AMPHIB SPS-12 was also able to provide humanitarian assistance through its delivery of 95 pallets of Project Handclasp material, donated educational, humanitarian and goodwill material. During its SPS mission, Oak Hill stood ready as "first responders" to provide disaster relief throughout U.S. Southern Commands area of responsibility.
"AMPHIB-SPS 12 was a collaborative effort with all the branches of the armed services represented and working together aboard Oak Hill, and we demonstrated the flexibility of the Navy's amphibious ships by stretching the mission beyond what the LSD was originally designed to do," said Capt.
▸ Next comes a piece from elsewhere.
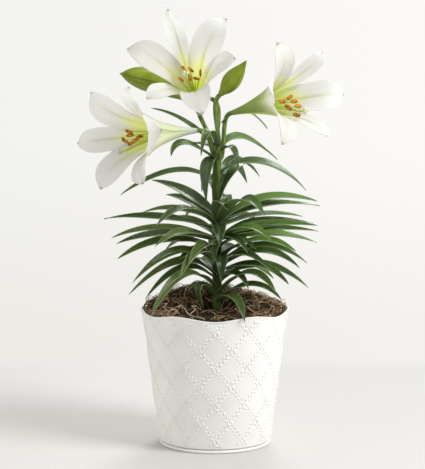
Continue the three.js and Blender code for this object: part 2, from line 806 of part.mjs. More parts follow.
const lily = new THREE.Group();
lily.add(named('pot', planter(), looks.tin));
lily.add(named('soil', pottingMix(), looks.soil));
lily.add(named('moss', mossDressing(), looks.moss));
lily.add(named('leafy_stem', leafyStem(), looks.leaf));
for (const [side, flower] of Object.entries(flowers)) {
  lily.add(named(`bloom_${side}`, bloom(flower), looks.tepal));
  lily.add(named(`stamens_${side}`, stamens(flower), looks.stamen));
  flower.anthers.forEach((_, index) => {
    lily.add(named(`anther_${side}_${index + 1}`, anther(flower, index), looks.anther));
  });
}
for (const [side, bud] of Object.entries(buds)) {
  lily.add(named(`bud_${side}`, closedBud(bud), looks.bud));
}

export default lily;
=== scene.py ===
import random
from math import atan2, cos, exp, floor, pi, radians, sin, sqrt

import bpy
from mathutils import Matrix, Vector, noise


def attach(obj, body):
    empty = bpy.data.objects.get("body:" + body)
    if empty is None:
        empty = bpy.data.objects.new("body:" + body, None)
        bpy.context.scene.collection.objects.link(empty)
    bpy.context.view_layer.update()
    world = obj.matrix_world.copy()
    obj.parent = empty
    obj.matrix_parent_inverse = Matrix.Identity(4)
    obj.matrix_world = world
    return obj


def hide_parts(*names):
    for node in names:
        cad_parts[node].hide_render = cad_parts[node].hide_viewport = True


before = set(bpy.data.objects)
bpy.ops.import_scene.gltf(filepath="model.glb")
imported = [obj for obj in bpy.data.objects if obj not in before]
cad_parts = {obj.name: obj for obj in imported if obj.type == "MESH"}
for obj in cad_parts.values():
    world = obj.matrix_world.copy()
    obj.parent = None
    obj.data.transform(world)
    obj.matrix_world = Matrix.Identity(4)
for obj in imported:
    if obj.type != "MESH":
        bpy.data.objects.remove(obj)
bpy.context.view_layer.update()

# Camera and studio
# The camera stands in front, a little above the blooms, and looks slightly down. The main light is a
# soft box at the front right. Another stands behind the plant and a wide weak one at the left, and a
# pale room fills the shadows. The floor is a pale sheet that fades out at its edges.
mm = 0.001
photo_height = 469
focal_pixels = 1600
sensor = 36
camera_place = Vector((-2.7, -1800, 432)) * mm
camera_tilt = 6.15
light_target = Vector((0, 0, 240)) * mm
soft_boxes = [
    {"name": "main_light", "azimuth": -32, "elevation": 40, "away": 1700, "size": 700, "watts": 26.8,
     "colour": (0.96, 0.98, 1)},
    {"name": "back_light", "azimuth": 80, "elevation": 40, "away": 1600, "size": 560, "watts": 10,
     "colour": (1, 1, 1)},
    {"name": "side_light", "azimuth": -152, "elevation": 14, "away": 1500, "size": 1000, "watts": 3.5,
     "colour": (1, 1, 1)},
]
wall_left_painted_shade = (0.900, 0.893, 0.862, 1)
room_right = (0.968, 0.952, 0.930, 1)
wall_low_painted_shade = (0.93, 0.925, 0.915, 1)
room_across = (-0.14, 0.14)
room_down = (-0.19, -0.04)
room_fill = (0.965, 0.957, 0.94, 1)
room_front_to_back = (-0.5, 0.3)
room_glow = (0.49, 0.95)
room_mirrored = 0.2
floor_size = 1100 * mm
floor_fade = (405 * mm, 545 * mm)
floor_colour = (0.590, 0.571, 0.552, 1)
floor_far_colour = (0.588, 0.574, 0.558, 1)
floor_far = (60 * mm, 360 * mm)
floor_across = (-180 * mm, 120 * mm)
floor_painted_light_tones = (1.06, 0.95)
floor_roughness = 0.7


class Look:
    """Adds nodes to a shader tree. An input takes a value, or the output that it is wired to."""

    def __init__(self, tree):
        self.tree = tree
        self.surface = tree.nodes.get("Principled BSDF")

    def put(self, node, inputs):
        for socket, value in inputs.items():
            if isinstance(value, bpy.types.NodeSocket):
                self.tree.links.new(value, node.inputs[socket])
            else:
                node.inputs[socket].default_value = value

    def node(self, kind, inputs, **settings):
        node = self.tree.nodes.new("ShaderNode" + kind)
        for setting, value in settings.items():
            setattr(node, setting, value)
        self.put(node, inputs)
        return node

    def calculate(self, operation, *numbers):
        return self.node("Math", dict(enumerate(numbers)), operation=operation).outputs[0]

    def plus(self, first, second):
        return self.calculate("ADD", first, second)

    def times(self, first, second):
        return self.calculate("MULTIPLY", first, second)

    def larger(self, first, second):
        return self.calculate("MAXIMUM", first, second)

    def away(self, value, centre):
        """How far a value is from a centre, to either side."""
        return self.calculate("ABSOLUTE", self.calculate("SUBTRACT", value, centre))

    def fade(self, value, start, end, low=0.0, high=1.0):
        """Goes smoothly from low to high while the value goes from start to end."""
        inputs = {"Value": value, "From Min": start, "From Max": end, "To Min": low, "To Max": high}
        return self.node("MapRange", inputs, interpolation_type="SMOOTHSTEP").outputs[0]

    def mix(self, share, first, second, blend="MIX"):
        inputs = {0: share, 6: first, 7: second}
        return self.node("Mix", inputs, data_type="RGBA", blend_type=blend).outputs[2]

    def split(self, vector):
        """The three numbers of a vector."""
        return self.node("SeparateXYZ", {0: vector}).outputs

    def place(self, space="Object"):
        return self.node("TexCoord", {}).outputs[space]

    def leaf_map(self):
        return self.node("UVMap", {}, uv_map="UVMap").outputs[0]

    def attribute(self, name):
        return self.node("Attribute", {}, attribute_name=name).outputs["Fac"]

    def stretch(self, vector, scale):
        return self.node("Mapping", {"Vector": vector, "Scale": scale}).outputs[0]

    def noise(self, vector, scale, detail, roughness=0.5):
        inputs = {"Vector": vector, "Scale": scale, "Detail": detail, "Roughness": roughness}
        return self.node("TexNoise", inputs).outputs[0]

    def finish(self, colour, roughness, height, strength, depth, others={}):
        """Gives the surface its colour, its roughness and a fine relief."""
        relief = self.node("Bump", {"Height": height, "Strength": strength, "Distance": depth}).outputs[0]
        self.put(self.surface, {"Base Color": colour, "Roughness": roughness, "Normal": relief, **others})

    def mix_surface(self, share, first, second, output="Material Output"):
        both = self.node("MixShader", {0: share, 1: first.outputs[0], 2: second.outputs[0]})
        self.put(self.tree.nodes[output], {"Surface": both.outputs[0]})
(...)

Arturo Garcia, AMPHIB-SPS 12 mission commander. "With the SPMAGTF and its two CH-46E helicopters, two Riverine Patrol Boats and two Coast Guard boats, we carried and employed a unique and diverse capability into the region. With hard work and dedication, we were able to successfully complete all assigned tasks."
Southern Partnership Station is an annual deployment of U.S. ships to the U.S. Southern Command area of responsibility in the Caribbean, Central and South America. The mission's primary goal is information sharing with partner nation service members and civilians in the region.
U.S. Naval Forces Southern Command and U.S. 4th Fleet (COMUSNAVSO/C4F) supports U.S. Southern Command joint and combined full-spectrum military operations by providing principally sea-based, forward presence to ensure freedom of maneuver in the maritime domain, to foster and sustain cooperative relationships with international partners and to fully exploit the sea as maneuver space in order to enhance regional security and promote peace, stability, and prosperity in the Caribbean, Central and South American regions.